Japan and China: A Civil Trade War

How much does the Japanese-Chinese trade war mirror Japanese domestic struggles?

August 1, 2001

How much does the Japanese-Chinese trade war mirror Japanese domestic struggles?

In April 2001, Japan — for the first time ever — imposed tariffs on imports from China. The tariffs covered shiitake mushrooms, scallions and igusa rushes, used in making tatami mats. With an Upper House election looming, the ruling Liberal Democratic Party was prepared to do just about anything to placate its many rural constituents.

In response, China slapped 100% tariffs on imports of Japanese cars, mobile phones and air conditioners, thereby pressuring Japan’s exporters to battle Japan’s farmers.

Sounds like a nice little trade war, doesn’t it? Well, just don’t believe headlines in the mainstream press. Japan and China are not on the verge of any catastrophic trade war. If you dig a little deeper, this trade “war” turns out to be more of a civil war — within Japan itself.

In most industrialized countries, multinational companies and exporting firms based there argue in favor of free trade. Why? They are anxious to break down foreign barriers to exports of their own products — or to be able to access low-cost inputs from abroad for their domestic production.

That process, however, has been delayed in Japan. In part, this occurred because Japan’s exporters benefited from protectionism themselves. But now, the costs of protectionism have started to outweigh the benefits.

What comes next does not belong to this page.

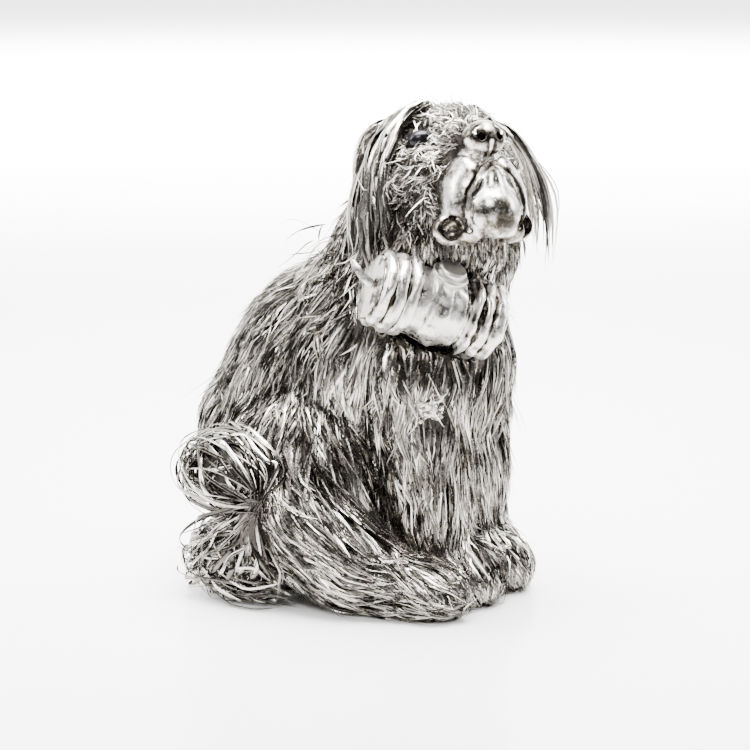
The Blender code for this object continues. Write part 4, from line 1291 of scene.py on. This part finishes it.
class DOG_OT_stage(bpy.types.Operator):
    """Lay the floor and set the lights and the camera"""

    bl_idname = "silver_dog.stage"
    bl_label = "Stage"

    def execute(self, context):
        stage = context.scene.dog_stage
        scene = context.scene
        half = 12.0
        corners = [(-half, -half, 0), (half, -half, 0), (half, half, 0), (-half, half, 0)]
        floor = bpy.data.objects.new("studio_floor", quad_mesh("studio_floor", corners, [(0, 1, 2, 3)]))
        floor.data.materials.append(floor_white(tuple(stage.floor)))
        scene.collection.objects.link(floor)
        self.shine(scene, stage.light)
        self.look(scene)
        return {"FINISHED"}

    def shine(self, scene, strength):
        """A soft box overhead, one for the floor behind, three small ones, and a world dark at the front."""
        far = Vector(FAR)
        figure = Vector((0.0, 0.0, 0.06))
        for name, place, aim, size, spread, power in (
            ("overhead_box", far * 0.14 + Vector((0, 0, 0.62)), far * 0.12, (0.60, 0.60), 70, 10.5),
            ("floor_box", far * 1.9 + Vector((0, 0, 1.6)), far * 2.3, (2.4, 2.4), 100, 800.0),
            ("left_box", Vector((-0.40, 0.57, 0.46)), figure, (0.25, 0.90), 60, 1.4),
            ("right_box", Vector((0.39, -0.56, 0.48)), figure, (0.25, 0.90), 60, 1.4),
            ("front_box", Vector((-0.65, -0.17, 0.80)), figure, (0.40, 0.40), 50, 0.8),
        ):
            light = bpy.data.lights.new(name, "AREA")
            light.shape = "RECTANGLE"
            light.size, light.size_y = size
            light.spread = math.radians(spread)
            light.energy = power * strength
            holder = bpy.data.objects.new(name, light)
            holder.location = place
            holder.rotation_euler = (aim - place).to_track_quat("-Z", "Y").to_euler()
            scene.collection.objects.link(holder)
        world = bpy.data.worlds.new("studio")
        world.use_nodes = True
        scene.world = world
        tree = world.node_tree
        back = tree.nodes["Background"]
        where = tree.nodes.new("ShaderNodeTexCoord").outputs["Generated"]
        behind = tree.nodes.new("ShaderNodeVectorMath")
        behind.operation = "DOT_PRODUCT"
        behind.inputs[1].default_value = FAR
        tree.links.new(where, behind.inputs[0])
        depth = math_node(tree, "MULTIPLY_ADD", behind.outputs["Value"], 0.5, 0.5)
        wall = ramp(tree, depth, ((0.0, 0.015), (0.35, 0.03), (0.55, 0.08), (0.75, 0.38), (1.0, 1.0)))
        split = node(tree, "ShaderNodeSeparateXYZ", {"Vector": where})
        roof = ramp(tree, split.outputs["Z"], ((0.60, 0.0), (0.95, 0.10)))
        shade = math_node(tree, "MAXIMUM", wall, roof)
        tree.links.new(shade, back.inputs["Color"])
        back.inputs["Strength"].default_value = 6.0 * strength

    def look(self, scene):
        """The camera, at the photograph's angle."""
        azimuth, elevation, distance = math.radians(-58.0), math.radians(10.0), 0.600
        target = Vector((0.0, 0.0, 0.066))
        back = Vector((math.sin(azimuth) * math.cos(elevation), -math.cos(azimuth) * math.cos(elevation),
                       math.sin(elevation)))
        data = bpy.data.cameras.new("photo_camera")
        data.lens, data.sensor_width = 106.56, 36.0
        data.shift_x, data.shift_y = 7 / 750, -37 / 750
        data.clip_start, data.clip_end = 0.05, 40.0
        camera = bpy.data.objects.new("photo_camera", data)
        camera.location = target + back * distance
        camera.rotation_euler = (-back).to_track_quat("-Z", "Y").to_euler()
        scene.collection.objects.link(camera)
        scene.camera = camera


class DOG_PT_panel(bpy.types.Panel):
    """Pieces of the silver dog"""

    bl_label = "Silver dog"
    bl_idname = "DOG_PT_panel"
    bl_space_type = "VIEW_3D"
    bl_region_type = "UI"
    bl_category = "Silver dog"

    def draw(self, context):
        layout = self.layout
        for group in (context.scene.dog_coat, context.scene.dog_ribbons, context.scene.dog_castings,
                      context.scene.dog_stage):
            box = layout.box()
            for key in group.__annotations__:
                box.prop(group, key)
        for operator in OPERATORS:
            layout.operator(operator.bl_idname)


SETTINGS = {
    "dog_coat": DogCoatSettings,
    "dog_ribbons": DogRibbonSettings,
    "dog_castings": DogCastingSettings,
    "dog_stage": DogStageSettings,
}
OPERATORS = (DOG_OT_stage, DOG_OT_muzzle, DOG_OT_eyes, DOG_OT_keg, DOG_OT_tab, DOG_OT_coat, DOG_OT_ears,
             DOG_OT_tail)


def register():
    for group in SETTINGS.values():
        bpy.utils.register_class(group)
    for operator in (*OPERATORS, DOG_PT_panel):
        bpy.utils.register_class(operator)
    for key, group in SETTINGS.items():
        setattr(bpy.types.Scene, key, PointerProperty(type=group))


def unregister():
    for key in SETTINGS:
        delattr(bpy.types.Scene, key)
    for made in (DOG_PT_panel, *reversed(OPERATORS), *SETTINGS.values()):
        bpy.utils.unregister_class(made)


def main():
    """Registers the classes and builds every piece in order."""
    register()
    bpy.ops.silver_dog.stage()
    bpy.ops.silver_dog.muzzle()
    bpy.ops.silver_dog.eyes()
    bpy.ops.silver_dog.keg()
    bpy.ops.silver_dog.tab()
    bpy.ops.silver_dog.coat()
    bpy.ops.silver_dog.ears()
    bpy.ops.silver_dog.tail()


if __name__ == "__main__":
    main()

Simply put, in today’s competitive markets, Japan’s more efficient industries can no longer afford to pony-up at the government bar to subsidize their laggard — and inefficient — domestic brethren. So the internal fight long seen in other countries is finally unfolding within Japan.

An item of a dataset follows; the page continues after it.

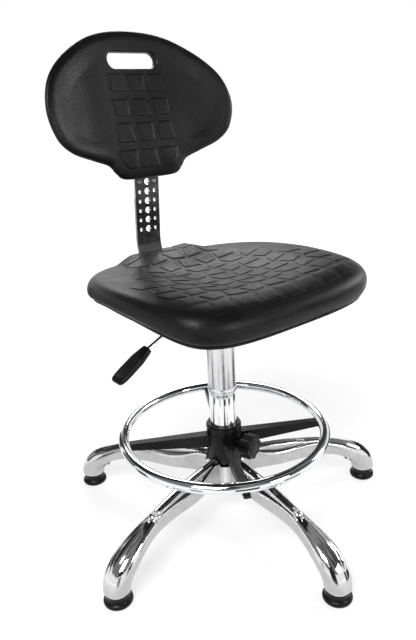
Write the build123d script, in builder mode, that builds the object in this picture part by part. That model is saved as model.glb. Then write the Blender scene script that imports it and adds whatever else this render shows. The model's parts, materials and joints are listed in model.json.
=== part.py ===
from build123d import *
from math import cos, radians, sin
import os

os.makedirs("parts", exist_ok=True)

# Frame: the swivel axis is Z and the floor is Z = 0. The chair faces -Y and +X is the
# sitter's left. The seat stands near the bottom of its travel.

# Base
legs = 5
first_leg = -5.5           # heading of the first leg, from -Y towards +X
glide_circle = 300.0       # radius of the circle through the glides
leg_width = 29.0           # at mid length; the leg widens to the hub and to the foot
foot_d = 43.0
foot_z = 24.0
hub_r = 38.0
hub_bottom = 60.0
hub_top = 111.0
spine_r = 9.5              # round ridge along the top of each leg
spine_z = 115.0            # middle of the ridge at the hub
hollow_half = 10.5         # half width of the channel under each leg
insert_t = 3.0

# Column
tube_r = 25.0
tube_wall = 1.6
tube_top = 373.0
rod_r = 5.0
cylinder_r = 14.0
cylinder_bottom = 110.0
cylinder_top = 418.0
sleeve_r = 25.9
sleeve_bottom = 253.0
running = 0.06             # radial clearance of a running fit

# Footring
ring_r = 188.7             # to the middle of the tube
ring_tube_r = 9.5
ring_z = 171.6
first_arm = -30.3          # heading of the first arm
arm_top = 167.0
knob_heading = 14.7
knob_z = 152.0

# Seat unit
housing_bottom = 388.0
plate_bottom = 438.0
plate_t = 4.0
core_t = 10.0
seat_w = 430.0
seat_top = 497.0
seat_front = -205.0
seat_rear = 190.0
lever_z = 424.0

# Back
bar_w = 54.0
bar_t = 5.0
bar_z = 435.5              # middle of the bar under the seat
bar_bend_r = 75.0
bar_bend_y = 130.0
bar_lean = 4.0             # forward lean of the drilled part
back_tilt = 10.0           # backward tilt of the backrest
hole_pitch = 18.04
hole_side = 16.4
back_y = 183.0
back_z = 630.0
back_h = 255.5
back_curve_r = 566.0
back_half_w = 196.5
back_core_t = 5.0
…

Imports from China now have an enormous impact on Japan. Trade between Japan and China in 2000 jumped by 29.5% from the year earlier, reaching a record 10% of Japan’s total trade. Japan’s trade deficit with China rose 27.4% last year to $24.93 billion.

Since 1975, Japan’s imports from China have risen by nearly 1,200%. In the last five years alone, Japan’s imports from China have risen by 76%. They now account for 15% of Japan’s total imports. Other East Asian nations wonder how China has managed to do so well while they continue to chalk up big trade deficits.

One clue is that many of China’s exports to Japan actually come from Japanese multinational corporations. They have transferred production overseas to skirt high costs at home. This is true particularly in the textile, consumer-electronic, agricultural and retailing industries.

Throughout the post-war period, Japan’s competitive exporters and consumers have effectively subsidized inefficient domestic industries. Regulations and high domestic prices have, in effect, been a transfer of resources from the efficient to the inefficient in Japan. Now that the economy has tanked, neither efficient firms nor consumers can afford the burden.

Indeed, the irony is that innovation even in sluggish industries is being stymied by the insistence of the Old Guard to maintain the status quo. For example, some of the China-grown agricultural products subject to newly erected tariffs were originally cultivated at the behest of Japanese trading companies, complete with Japanese seeds and spores.

And clothing retailer Uniqlo has become enormously popular in large part because of the division of labor it has carved out between its Japanese and Chinese operations. The company produces high-quality clothing in China, thanks in large part to Japanese manufacturing techniques exported to China. The products are then imported into Japan, where consumers line up to buy them.

The same pattern holds true for towels and other textile products that some Japanese manufacturers have moved over to China. Many firms that have remained at home cannot compete with the imports from China, and are chiming for protection.

A classic trade-related debate has thus ensued in Japan. Just who should be protected: Consumers? Japanese firms producing in China? Or Japanese firms that have remained at home but can no longer compete?

There are many dimensions to the current China-Japan trade dispute. The Ministry of Economy, Trade and Industry (METI) and the Foreign Ministry, for example, are both opposed to Japan invoking obscure trade rules to limit imports from China. METI wants to modernize Japan’s economy. The Foreign Ministry doesn’t want a petty fight with China. But politics has thus far ruled the day.

But the important story surrounding this dispute is the way that some Japanese constituents have been battling other Japanese constituents. This is classic “free trade politics” that is very new to Japan — and it’s a healthy sign of reform. To get it resolved successfully, it’s undoubtedly better to leave China out of it.